The listing must be reproduced in full, exactly as it stands.

※

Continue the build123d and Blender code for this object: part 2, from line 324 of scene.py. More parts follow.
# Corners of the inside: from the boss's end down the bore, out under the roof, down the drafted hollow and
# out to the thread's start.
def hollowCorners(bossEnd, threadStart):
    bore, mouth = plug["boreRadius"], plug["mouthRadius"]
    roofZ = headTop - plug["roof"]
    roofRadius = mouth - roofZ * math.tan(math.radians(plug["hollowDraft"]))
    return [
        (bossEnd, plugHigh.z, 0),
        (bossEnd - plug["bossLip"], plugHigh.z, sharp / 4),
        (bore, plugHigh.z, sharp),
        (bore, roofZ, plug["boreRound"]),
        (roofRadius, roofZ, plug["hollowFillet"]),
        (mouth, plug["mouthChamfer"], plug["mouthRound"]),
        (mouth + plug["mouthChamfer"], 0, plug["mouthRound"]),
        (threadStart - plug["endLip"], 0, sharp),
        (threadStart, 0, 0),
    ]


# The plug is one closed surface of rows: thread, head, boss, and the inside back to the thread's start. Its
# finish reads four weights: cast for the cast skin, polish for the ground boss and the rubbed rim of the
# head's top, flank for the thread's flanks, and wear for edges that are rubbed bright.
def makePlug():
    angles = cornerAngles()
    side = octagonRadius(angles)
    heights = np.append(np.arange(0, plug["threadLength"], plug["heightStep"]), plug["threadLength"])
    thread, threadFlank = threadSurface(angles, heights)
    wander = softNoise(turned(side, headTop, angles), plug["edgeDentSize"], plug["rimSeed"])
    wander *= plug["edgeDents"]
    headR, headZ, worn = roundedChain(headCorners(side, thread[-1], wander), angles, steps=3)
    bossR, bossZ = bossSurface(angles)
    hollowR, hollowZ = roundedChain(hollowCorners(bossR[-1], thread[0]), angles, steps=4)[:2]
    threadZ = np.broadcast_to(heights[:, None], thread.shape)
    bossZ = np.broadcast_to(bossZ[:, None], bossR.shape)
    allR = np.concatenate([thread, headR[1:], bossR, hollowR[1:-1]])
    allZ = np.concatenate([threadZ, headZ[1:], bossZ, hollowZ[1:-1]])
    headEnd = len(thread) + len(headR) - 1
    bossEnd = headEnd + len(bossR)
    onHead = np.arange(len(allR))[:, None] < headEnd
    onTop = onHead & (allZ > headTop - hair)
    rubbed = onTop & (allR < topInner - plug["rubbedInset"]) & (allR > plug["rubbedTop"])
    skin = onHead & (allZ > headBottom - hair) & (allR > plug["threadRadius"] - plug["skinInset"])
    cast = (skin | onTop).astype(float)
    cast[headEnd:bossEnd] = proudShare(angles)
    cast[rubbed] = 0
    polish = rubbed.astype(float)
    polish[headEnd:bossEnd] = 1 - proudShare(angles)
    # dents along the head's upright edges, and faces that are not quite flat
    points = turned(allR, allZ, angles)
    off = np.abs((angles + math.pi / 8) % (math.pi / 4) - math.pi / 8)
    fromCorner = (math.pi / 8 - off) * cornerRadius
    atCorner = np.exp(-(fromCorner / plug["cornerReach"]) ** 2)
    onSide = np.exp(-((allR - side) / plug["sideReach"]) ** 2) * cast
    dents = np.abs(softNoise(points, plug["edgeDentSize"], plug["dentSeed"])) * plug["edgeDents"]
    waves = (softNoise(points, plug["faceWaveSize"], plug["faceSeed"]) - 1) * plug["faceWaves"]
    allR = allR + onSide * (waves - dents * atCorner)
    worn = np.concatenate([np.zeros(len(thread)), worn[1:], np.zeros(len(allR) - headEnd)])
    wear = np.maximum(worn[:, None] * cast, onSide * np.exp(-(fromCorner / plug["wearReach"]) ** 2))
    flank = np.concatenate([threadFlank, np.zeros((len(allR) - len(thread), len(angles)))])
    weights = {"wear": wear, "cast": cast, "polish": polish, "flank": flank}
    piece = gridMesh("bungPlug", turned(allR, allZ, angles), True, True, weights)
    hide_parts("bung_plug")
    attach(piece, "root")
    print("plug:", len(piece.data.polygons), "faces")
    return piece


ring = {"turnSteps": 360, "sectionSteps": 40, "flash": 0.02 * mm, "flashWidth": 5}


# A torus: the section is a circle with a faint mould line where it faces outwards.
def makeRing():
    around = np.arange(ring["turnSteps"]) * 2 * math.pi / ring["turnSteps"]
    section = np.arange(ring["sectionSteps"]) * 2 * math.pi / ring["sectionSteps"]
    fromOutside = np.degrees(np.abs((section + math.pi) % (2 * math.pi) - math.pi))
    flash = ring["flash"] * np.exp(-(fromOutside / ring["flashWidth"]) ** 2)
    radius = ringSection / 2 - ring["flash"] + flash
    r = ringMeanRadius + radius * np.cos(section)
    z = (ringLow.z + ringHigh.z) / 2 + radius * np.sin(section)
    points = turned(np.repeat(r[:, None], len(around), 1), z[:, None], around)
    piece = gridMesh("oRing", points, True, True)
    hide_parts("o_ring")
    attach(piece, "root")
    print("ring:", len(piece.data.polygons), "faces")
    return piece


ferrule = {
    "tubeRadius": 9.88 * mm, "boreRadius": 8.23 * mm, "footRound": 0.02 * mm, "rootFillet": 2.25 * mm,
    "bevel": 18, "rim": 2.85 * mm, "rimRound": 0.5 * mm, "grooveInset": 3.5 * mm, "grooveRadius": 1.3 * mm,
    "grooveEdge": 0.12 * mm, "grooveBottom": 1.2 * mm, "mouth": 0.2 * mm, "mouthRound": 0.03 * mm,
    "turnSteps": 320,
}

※

WRITTEN RESPONSE:
Continue the build123d and Blender code for this object: part 2, from line 324 of scene.py. More parts follow.
# Corners of the inside: from the boss's end down the bore, out under the roof, down the drafted hollow and
# out to the thread's start.
def hollowCorners(bossEnd, threadStart):
    bore, mouth = plug["boreRadius"], plug["mouthRadius"]
    roofZ = headTop - plug["roof"]
    roofRadius = mouth - roofZ * math.tan(math.radians(plug["hollowDraft"]))
    return [
        (bossEnd, plugHigh.z, 0),
        (bossEnd - plug["bossLip"], plugHigh.z, sharp / 4),
        (bore, plugHigh.z, sharp),
        (bore, roofZ, plug["boreRound"]),
        (roofRadius, roofZ, plug["hollowFillet"]),
        (mouth, plug["mouthChamfer"], plug["mouthRound"]),
        (mouth + plug["mouthChamfer"], 0, plug["mouthRound"]),
        (threadStart - plug["endLip"], 0, sharp),
        (threadStart, 0, 0),
    ]


# The plug is one closed surface of rows: thread, head, boss, and the inside back to the thread's start. Its
# finish reads four weights: cast for the cast skin, polish for the ground boss and the rubbed rim of the
# head's top, flank for the thread's flanks, and wear for edges that are rubbed bright.
def makePlug():
    angles = cornerAngles()
    side = octagonRadius(angles)
    heights = np.append(np.arange(0, plug["threadLength"], plug["heightStep"]), plug["threadLength"])
    thread, threadFlank = threadSurface(angles, heights)
    wander = softNoise(turned(side, headTop, angles), plug["edgeDentSize"], plug["rimSeed"])
    wander *= plug["edgeDents"]
    headR, headZ, worn = roundedChain(headCorners(side, thread[-1], wander), angles, steps=3)
    bossR, bossZ = bossSurface(angles)
    hollowR, hollowZ = roundedChain(hollowCorners(bossR[-1], thread[0]), angles, steps=4)[:2]
    threadZ = np.broadcast_to(heights[:, None], thread.shape)
    bossZ = np.broadcast_to(bossZ[:, None], bossR.shape)
    allR = np.concatenate([thread, headR[1:], bossR, hollowR[1:-1]])
    allZ = np.concatenate([threadZ, headZ[1:], bossZ, hollowZ[1:-1]])
    headEnd = len(thread) + len(headR) - 1
    bossEnd = headEnd + len(bossR)
    onHead = np.arange(len(allR))[:, None] < headEnd
    onTop = onHead & (allZ > headTop - hair)
    rubbed = onTop & (allR < topInner - plug["rubbedInset"]) & (allR > plug["rubbedTop"])
    skin = onHead & (allZ > headBottom - hair) & (allR > plug["threadRadius"] - plug["skinInset"])
    cast = (skin | onTop).astype(float)
    cast[headEnd:bossEnd] = proudShare(angles)
    cast[rubbed] = 0
    polish = rubbed.astype(float)
    polish[headEnd:bossEnd] = 1 - proudShare(angles)
    # dents along the head's upright edges, and faces that are not quite flat
    points = turned(allR, allZ, angles)
    off = np.abs((angles + math.pi / 8) % (math.pi / 4) - math.pi / 8)
    fromCorner = (math.pi / 8 - off) * cornerRadius
    atCorner = np.exp(-(fromCorner / plug["cornerReach"]) ** 2)
    onSide = np.exp(-((allR - side) / plug["sideReach"]) ** 2) * cast
    dents = np.abs(softNoise(points, plug["edgeDentSize"], plug["dentSeed"])) * plug["edgeDents"]
    waves = (softNoise(points, plug["faceWaveSize"], plug["faceSeed"]) - 1) * plug["faceWaves"]
    allR = allR + onSide * (waves - dents * atCorner)
    worn = np.concatenate([np.zeros(len(thread)), worn[1:], np.zeros(len(allR) - headEnd)])
    wear = np.maximum(worn[:, None] * cast, onSide * np.exp(-(fromCorner / plug["wearReach"]) ** 2))
    flank = np.concatenate([threadFlank, np.zeros((len(allR) - len(thread), len(angles)))])
    weights = {"wear": wear, "cast": cast, "polish": polish, "flank": flank}
    piece = gridMesh("bungPlug", turned(allR, allZ, angles), True, True, weights)
    hide_parts("bung_plug")
    attach(piece, "root")
    print("plug:", len(piece.data.polygons), "faces")
    return piece


ring = {"turnSteps": 360, "sectionSteps": 40, "flash": 0.02 * mm, "flashWidth": 5}


# A torus: the section is a circle with a faint mould line where it faces outwards.
def makeRing():
    around = np.arange(ring["turnSteps"]) * 2 * math.pi / ring["turnSteps"]
    section = np.arange(ring["sectionSteps"]) * 2 * math.pi / ring["sectionSteps"]
    fromOutside = np.degrees(np.abs((section + math.pi) % (2 * math.pi) - math.pi))
    flash = ring["flash"] * np.exp(-(fromOutside / ring["flashWidth"]) ** 2)
    radius = ringSection / 2 - ring["flash"] + flash
    r = ringMeanRadius + radius * np.cos(section)
    z = (ringLow.z + ringHigh.z) / 2 + radius * np.sin(section)
    points = turned(np.repeat(r[:, None], len(around), 1), z[:, None], around)
    piece = gridMesh("oRing", points, True, True)
    hide_parts("o_ring")
    attach(piece, "root")
    print("ring:", len(piece.data.polygons), "faces")
    return piece


ferrule = {
    "tubeRadius": 9.88 * mm, "boreRadius": 8.23 * mm, "footRound": 0.02 * mm, "rootFillet": 2.25 * mm,
    "bevel": 18, "rim": 2.85 * mm, "rimRound": 0.5 * mm, "grooveInset": 3.5 * mm, "grooveRadius": 1.3 * mm,
    "grooveEdge": 0.12 * mm, "grooveBottom": 1.2 * mm, "mouth": 0.2 * mm, "mouthRound": 0.03 * mm,
    "turnSteps": 320,
}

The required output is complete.